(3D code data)
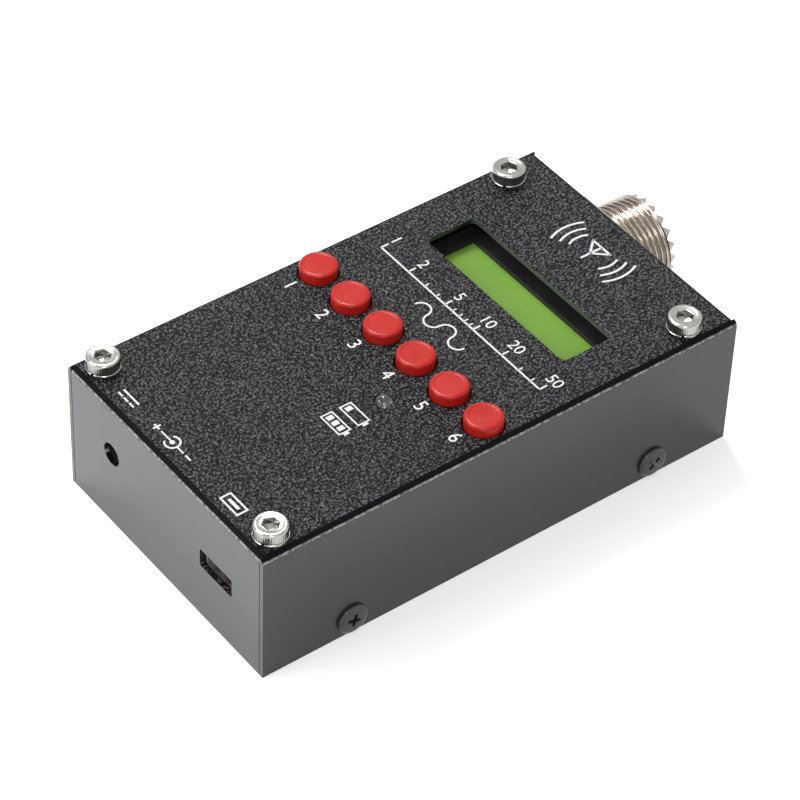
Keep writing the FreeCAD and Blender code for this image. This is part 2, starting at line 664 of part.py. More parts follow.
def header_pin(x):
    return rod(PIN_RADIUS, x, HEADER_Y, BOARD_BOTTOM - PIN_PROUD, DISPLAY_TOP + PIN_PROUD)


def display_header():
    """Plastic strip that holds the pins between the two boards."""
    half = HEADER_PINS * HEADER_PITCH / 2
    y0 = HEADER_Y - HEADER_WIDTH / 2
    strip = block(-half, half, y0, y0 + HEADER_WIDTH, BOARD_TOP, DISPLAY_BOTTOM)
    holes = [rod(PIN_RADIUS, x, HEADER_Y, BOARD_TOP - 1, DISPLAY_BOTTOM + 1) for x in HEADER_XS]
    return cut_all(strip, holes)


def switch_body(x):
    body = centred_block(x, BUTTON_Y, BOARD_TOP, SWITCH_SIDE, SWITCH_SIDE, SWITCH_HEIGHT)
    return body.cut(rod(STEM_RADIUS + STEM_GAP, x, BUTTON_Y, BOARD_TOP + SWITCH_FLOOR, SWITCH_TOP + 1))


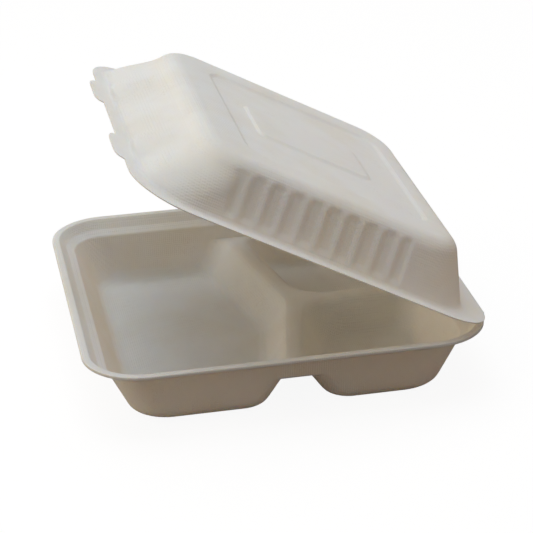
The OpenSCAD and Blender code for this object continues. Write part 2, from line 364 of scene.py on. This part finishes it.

Written problem → What do the records say? Quote them all exactly.

Solution below →
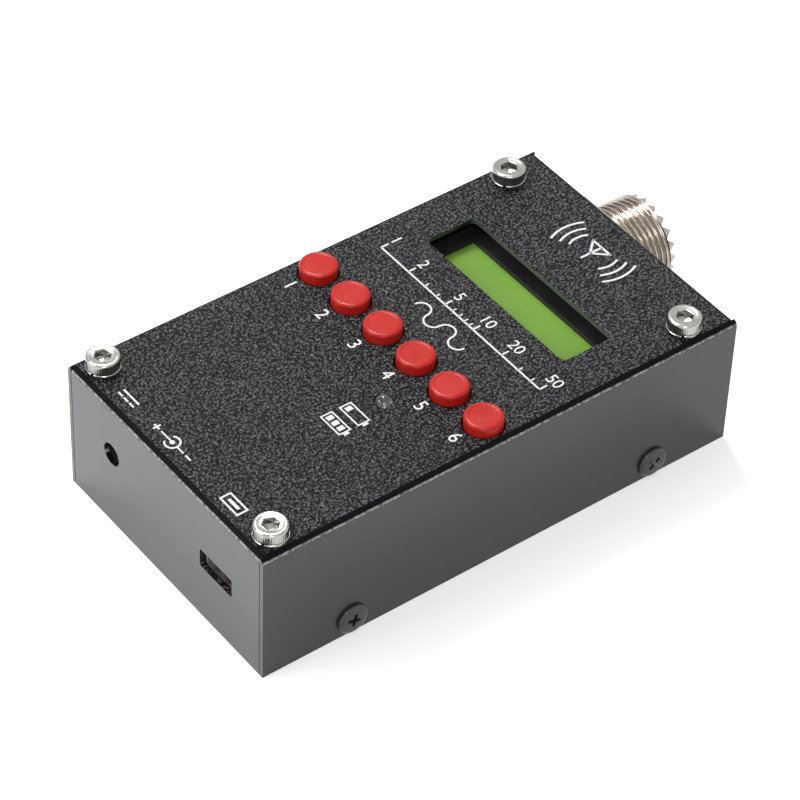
Keep writing the FreeCAD and Blender code for this image. This is part 2, starting at line 664 of part.py. More parts follow.
def header_pin(x):
    return rod(PIN_RADIUS, x, HEADER_Y, BOARD_BOTTOM - PIN_PROUD, DISPLAY_TOP + PIN_PROUD)


def display_header():
    """Plastic strip that holds the pins between the two boards."""
    half = HEADER_PINS * HEADER_PITCH / 2
    y0 = HEADER_Y - HEADER_WIDTH / 2
    strip = block(-half, half, y0, y0 + HEADER_WIDTH, BOARD_TOP, DISPLAY_BOTTOM)
    holes = [rod(PIN_RADIUS, x, HEADER_Y, BOARD_TOP - 1, DISPLAY_BOTTOM + 1) for x in HEADER_XS]
    return cut_all(strip, holes)


def switch_body(x):
    body = centred_block(x, BUTTON_Y, BOARD_TOP, SWITCH_SIDE, SWITCH_SIDE, SWITCH_HEIGHT)
    return body.cut(rod(STEM_RADIUS + STEM_GAP, x, BUTTON_Y, BOARD_TOP + SWITCH_FLOOR, SWITCH_TOP + 1))


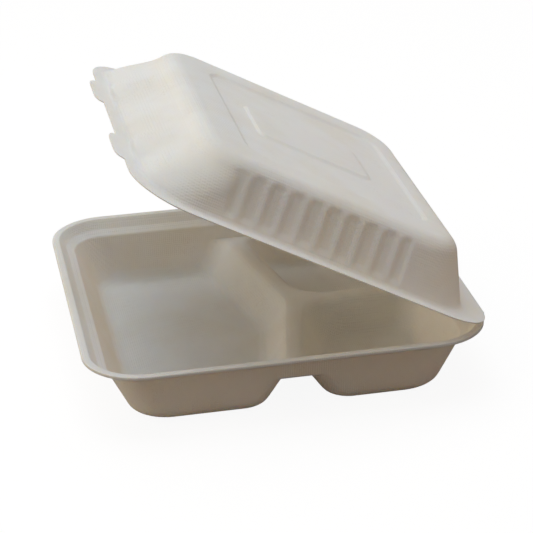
The OpenSCAD and Blender code for this object continues. Write part 2, from line 364 of scene.py on. This part finishes it.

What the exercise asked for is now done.